Through Winston, Shinde designed pieces for the world’s super rich and famous. He created a spectacular emerald necklace for Emelda Marcos, a diamond necklace for Queen Elizabeth II of England, and numerous jewels for Hollywood celebrities like Sophia Loren, Madonna, Sharon Stone and Oprah Winfrey.
After a career that spanned more than six decades, Ambaji Shinde retired in 2001 at the age of 84. His retirement caused a sensation in America and prompted The New York Times write a piece on it. The article mentioned Shinde’s humility and how fame had not changed him. Shinde continued to design even after he had retired, up until his death in 2003. An obituary on him was carried by some of the most prominent newspapers in the world. His collection of more than 25,000 drawings and sketches was donated to the Gemological Institute of America and continues to inspire younger generations of designers.
While none of Shinde’s children pursued jewellery design, the family’s legacy in jewellery design is being carried forward by his nephew, Dinesh Shinde, a Mumbai based jewellery designer and his son Gaurang Shinde. Dinesh rues that very few Indians are aware of his uncle and his work, and is trying to document his family history.

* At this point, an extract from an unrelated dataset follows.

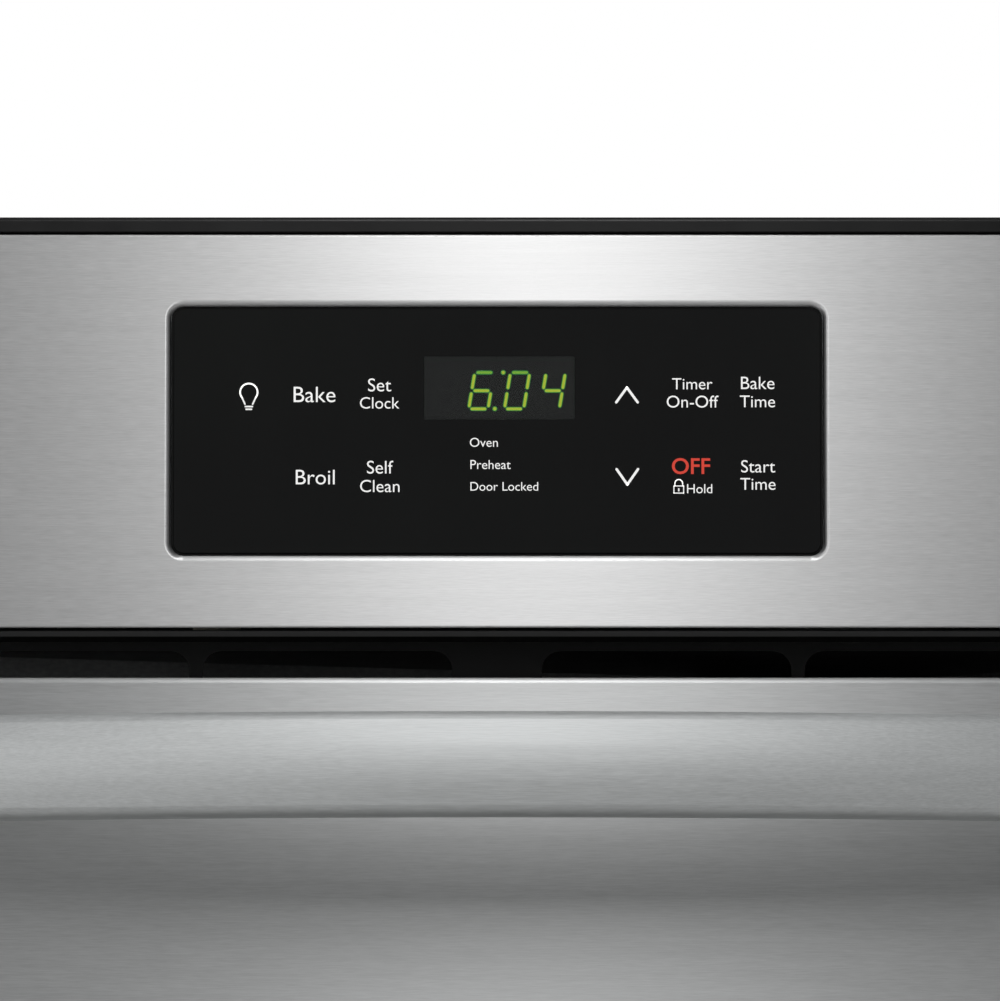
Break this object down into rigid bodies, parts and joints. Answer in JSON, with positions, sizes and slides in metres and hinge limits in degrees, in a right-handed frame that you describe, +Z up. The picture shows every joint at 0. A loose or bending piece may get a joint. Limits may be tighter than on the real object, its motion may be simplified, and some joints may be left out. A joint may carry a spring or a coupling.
{
  "type": "wall oven",
  "caption": "Built-in electric wall oven: bowed bar handle, drop-down glazed door, touch-glass control fascia, enamelled cavity with sliding racks.",
  "frame": {"origin": "middle of the width on the underside of the base pan, at the plane where the front flange seats on the cabinet", "axes": "+X to the viewer's right when facing the door, -Y out of the front towards the viewer, +Z up"},
  "size_m": [0.758, 0.7125, 0.7376],
  "materials": {
    "brushed_stainless": "fine horizontal brush lines, satin",
    "galvanised_steel": "spangled zinc sheet, dull",
    "black_enamel": "satin black paint",
    "cavity_enamel": "speckled dark porcelain enamel",
    "liner_enamel": "speckled dark porcelain enamel",
    "front_enamel": "gloss dark enamel",
    "zinc_steel": "bright zinc plate",
    "spring_steel": "oiled spring wire",
    "chrome_wire": "polished wire",
    "heater_sheath": "oxidised alloy sheath",
    "probe_steel": "bright tube, heat tinted",
    "touch_glass_black": "back-printed black glass",
    "smoked_acrylic": "smoked clear plastic",
    "door_glass_dark": "tinted tempered glass",
    "clear_glass": "clear heat-resisting glass",
    "glass_fibre": "unfaced glass fibre blanket",
    "braided_fibre": "braided glass fibre over wire",
    "black_plastic": "moulded thermoplastic",
    "circuit_board": "lacquered epoxy board",
    "ceramic": "unglazed steatite",
    "aluminised_steel": "dull aluminised sheet",
    "screw_steel": "plated screws"
  },
  "bodies": {
    "chassis": {"base_pan": "galvanised_steel", "side_panel_left": "galvanised_steel", "side_panel_right": "galvanised_steel", "back_panel": "galvanised_steel", "top_panel": "galvanised_steel", "front_frame": "front_enamel", "vent_grille": "black_enamel", "cavity_liner": "cavity_enamel", "insulation_blanket": "glass_fibre", "bake_element": "heater_sheath", "broil_element": "heater_sheath", "temperature_probe": "probe_steel", "lamp_socket": "ceramic", "lamp_bulb": "clear_glass", "lamp_lens": "clear_glass", "door_gasket": "braided_fibre", "hinge_receiver_left": "zinc_steel", "hinge_receiver_right": "zinc_steel", "hinge_arm_left": "zinc_steel", "hinge_arm_right": "zinc_steel", "latch_bracket": "zinc_steel", "latch_motor": "black_plastic", "fan_housing": "aluminised_steel", "fan_motor": "zinc_steel", "air_duct": "aluminised_steel", "control_fascia": "brushed_stainless", "touch_glass": "touch_glass_black", "display_lens": "smoked_acrylic", "display_module": "black_plastic", "control_board": "circuit_board", "control_housing": "galvanised_steel", "top_trim": "black_enamel", "bottom_trim": "black_enamel", "oven_vent_tube": "aluminised_steel", "door_switch": "black_plastic", "conduit_bushing": "zinc_steel", "chassis_screws": "screw_steel", "thermal_cutout": "ceramic"},
    "rack_lower": {"rack_lower": "chrome_wire"},
    "rack_upper": {"rack_upper": "chrome_wire"},
    "latch_cam": {"latch_cam": "black_plastic"},
    "latch_hook": {"latch_hook": "zinc_steel"},
    "fan_impeller": {"fan_impeller": "aluminised_steel"},
    "switch_plunger": {"switch_plunger": "black_plastic"},
    "hinge_rod_left": {"hinge_rod_left": "zinc_steel"},
    "hinge_rod_right": {"hinge_rod_right": "zinc_steel"},
    "door": {"door_skin": "brushed_stainless", "door_glass": "door_glass_dark", "window_frame": "aluminised_steel", "window_panes": "clear_glass", "door_liner": "liner_enamel", "door_insulation": "glass_fibre", "door_handle": "brushed_stainless", "handle_post_left": "brushed_stainless", "handle_post_right": "brushed_stainless", "hinge_channel_left": "zinc_steel", "hinge_channel_right": "zinc_steel", "hinge_spring_left": "spring_steel", "hinge_spring_right": "spring_steel", "door_screws": "screw_steel"}
  },
  "joints": [
    {"name": "door_hinge", "type": "hinge", "parent": "chassis", "child": "door", "pos_m": [0, -0.033, 0.062], "axis": [1, 0, 0], "range_deg": [0, 90], "stiffness_Nm_per_rad": 15, "springref_deg": -11.46},
    {"name": "hinge_rod_slide_left", "type": "slide", "parent": "door", "child": "hinge_rod_left", "axis": [0, 0, -1], "range_m": [0, 0.0198], "deforming": ["hinge_spring_left"]},
    {"name": "hinge_rod_slide_right", "type": "slide", "parent": "door", "child": "hinge_rod_right", "axis": [0, 0, -1], "range_m": [0, 0.0198], "deforming": ["hinge_spring_right"]},
    {"name": "rack_lower_slide", "type": "slide", "parent": "chassis", "child": "rack_lower", "axis": [0, -1, 0], "range_m": [0, 0.25]},
    {"name": "rack_upper_slide", "type": "slide", "parent": "chassis", "child": "rack_upper", "axis": [0, -1, 0], "range_m": [0, 0.18]},
    {"name": "latch_cam_turn", "type": "hinge", "parent": "chassis", "child": "latch_cam", "pos_m": [-0.0134, 0.25, 0.5625], "axis": [0, 0, -1], "range_deg": [0, 120]},
    {"name": "latch_hook_pivot", "type": "hinge", "parent": "chassis", "child": "latch_hook", "pos_m": [-0.008, 0.15, 0.5575], "axis": [0, 0, 1], "range_deg": [0, 6.2]},
    {"name": "fan_spin", "type": "hinge", "parent": "chassis", "child": "fan_impeller", "pos_m": [0.12, 0.28, 0.6], "axis": [0, 0, 1], "continuous": true},
    {"name": "switch_plunger_slide", "type": "slide", "parent": "chassis", "child": "switch_plunger", "axis": [0, -1, 0], "range_m": [0, 0.006]}
  ],
  "couplings": [
    {"joint": "hinge_rod_slide_left", "follows": "door_hinge", "m_per_rad": 0.012541},
    {"joint": "hinge_rod_slide_right", "follows": "door_hinge", "m_per_rad": 0.012541},
    {"joint": "rack_lower_slide", "follows": "door_hinge", "m_per_rad": 0.15909},
    {"joint": "rack_upper_slide", "follows": "door_hinge", "m_per_rad": 0.11453},
    {"joint": "switch_plunger_slide", "follows": "door_hinge", "m_per_rad": 0.003813},
    {"joint": "latch_hook_pivot", "follows": "latch_cam_turn", "ratio": 0.051666}
  ]
}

Dinesh says, “What is most inspiring about my uncle is that, through sheer passion for his work, he was able to rise above the circumstances of his birth to great fame. I remember, he was always doodling even when he was sitting idle or relaxing. He never stopped. His life is an inspiration for young Indians, of what you can achieve by combing hard work and passion.”
From a bangle seller’s son to designer to the stars, Ambaji Shinde’s life is truly an inspiration.
– DID YOU KNOW?
US President Donald Trump married TV actress Marla Marples in December 1993. For the wedding, the bride wore a diamond tiara, created by Harry Winston and designed by Ambaji Shinde.